Now, that’s real bang for the city’s buck.
But that asset is threatened by increased competition across the nation that is taking the people and the financial resources that drive this job creating engine.
I am talking about the University of Nebraska and it’s research facilities. I am talking about the loss of top flight researchers in recent months who have been attracted to other universities. The University’s loss is the City’s loss.
When Ruma Banerjee, a brilliant UNL researcher, left for the University of Michigan, we lost a woman who had generated one of the largest grants in the University’s history, $10 million dollars. While that money will stay at UNL, Ms. Banerjee will take approximately $600,000 in grant money, and UNL loses another $250,000 in indirect cost money.
Because of the value they offer our community, we can’t afford to let another one get away. Andrei Sokolov is a great scientist whose work in nanotechnology was featured in a recent Economist magazine article. His research offers the possibility of storing a bit of data on a single atom—which would revolutionize the technology of the industry and possibly attract high tech firms to Lincoln.
What can the City do to help keep these researchers in the Community?
First and foremost, we must partner with the University of Nebraska to make the University of Nebraska Research corridor a reality. The corridor, as envisioned by the 2015 Visioning Group, would run along the Antelope Valley improvements. It would include research facilities, more lab space, and private, job-creating research facilities that would locating near the new University buildings.
But this vision requires strong leadership from the Mayor to help move the State Fair, a critical component of the plan. The Mayor must be involved because of the tremendous importance this project has for our job creation future. By contrast, my opponent is on record saying that State Fair Park is an issue for the State, not the City—another indication of his “sit back and wait” attitude—an attitude that tolerates more top flight researchers leaving the University.
Second, the city must cooperate with the building of new research facilities by providing needed infrastructure in a complete and timely manner. A little accommodation by the City in this area can go a long way.

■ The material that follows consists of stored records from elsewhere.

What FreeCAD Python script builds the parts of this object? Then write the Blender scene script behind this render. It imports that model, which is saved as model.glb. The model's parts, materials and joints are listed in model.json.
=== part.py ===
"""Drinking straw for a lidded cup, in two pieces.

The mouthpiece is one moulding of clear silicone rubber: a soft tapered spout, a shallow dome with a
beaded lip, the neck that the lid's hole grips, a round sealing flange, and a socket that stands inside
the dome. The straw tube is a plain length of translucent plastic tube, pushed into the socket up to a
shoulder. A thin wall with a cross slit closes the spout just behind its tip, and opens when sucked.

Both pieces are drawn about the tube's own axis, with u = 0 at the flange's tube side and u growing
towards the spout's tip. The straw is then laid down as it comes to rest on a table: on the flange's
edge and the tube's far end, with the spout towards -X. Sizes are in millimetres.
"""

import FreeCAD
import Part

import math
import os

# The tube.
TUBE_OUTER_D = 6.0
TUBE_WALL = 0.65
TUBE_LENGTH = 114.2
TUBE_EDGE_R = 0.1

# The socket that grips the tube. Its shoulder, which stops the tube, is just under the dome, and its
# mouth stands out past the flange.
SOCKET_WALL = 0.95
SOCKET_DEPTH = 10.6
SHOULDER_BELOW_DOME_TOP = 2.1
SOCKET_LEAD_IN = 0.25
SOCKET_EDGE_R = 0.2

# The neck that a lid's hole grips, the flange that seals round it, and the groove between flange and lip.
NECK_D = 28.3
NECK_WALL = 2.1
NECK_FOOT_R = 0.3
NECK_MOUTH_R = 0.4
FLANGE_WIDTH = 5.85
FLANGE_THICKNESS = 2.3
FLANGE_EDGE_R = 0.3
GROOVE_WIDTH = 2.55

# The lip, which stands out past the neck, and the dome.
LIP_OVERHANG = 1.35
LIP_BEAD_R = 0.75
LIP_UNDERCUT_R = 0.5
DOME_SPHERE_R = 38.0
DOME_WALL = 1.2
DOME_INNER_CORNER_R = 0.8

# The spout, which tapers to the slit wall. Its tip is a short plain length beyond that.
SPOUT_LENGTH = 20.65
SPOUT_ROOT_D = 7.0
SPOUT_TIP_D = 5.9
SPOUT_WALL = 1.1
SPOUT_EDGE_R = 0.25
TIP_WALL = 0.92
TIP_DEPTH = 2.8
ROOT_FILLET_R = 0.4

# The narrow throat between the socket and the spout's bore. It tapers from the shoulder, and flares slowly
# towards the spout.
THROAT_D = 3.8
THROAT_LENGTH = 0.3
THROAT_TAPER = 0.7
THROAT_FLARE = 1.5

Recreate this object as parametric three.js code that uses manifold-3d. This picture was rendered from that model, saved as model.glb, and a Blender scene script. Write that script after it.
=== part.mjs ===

Third, the city must work with the University in assembling land for the research facilities. The City currently owns various parcels of land in the Antelope Valley area.
Without top researchers, we will not be able to transfer the technologies they create for business application. This transfer is critical to the development of new businesses that pay good wages in Lincoln.
But State Fair Park is the key. Competitors from across the U.S. and the world are moving quickly to do the very same thing in their communities. Mr. Svoboda’s “sit and back and wait” approach to the problem only allows our competitors to attract jobs and innovation that could locate here.
If Lincoln is serious about good jobs and serious about getting that big bang for our buck, then it is imperative that the University’s research capacities grow and expand. I will be a Mayor who leads us in the right direction.
Thank you.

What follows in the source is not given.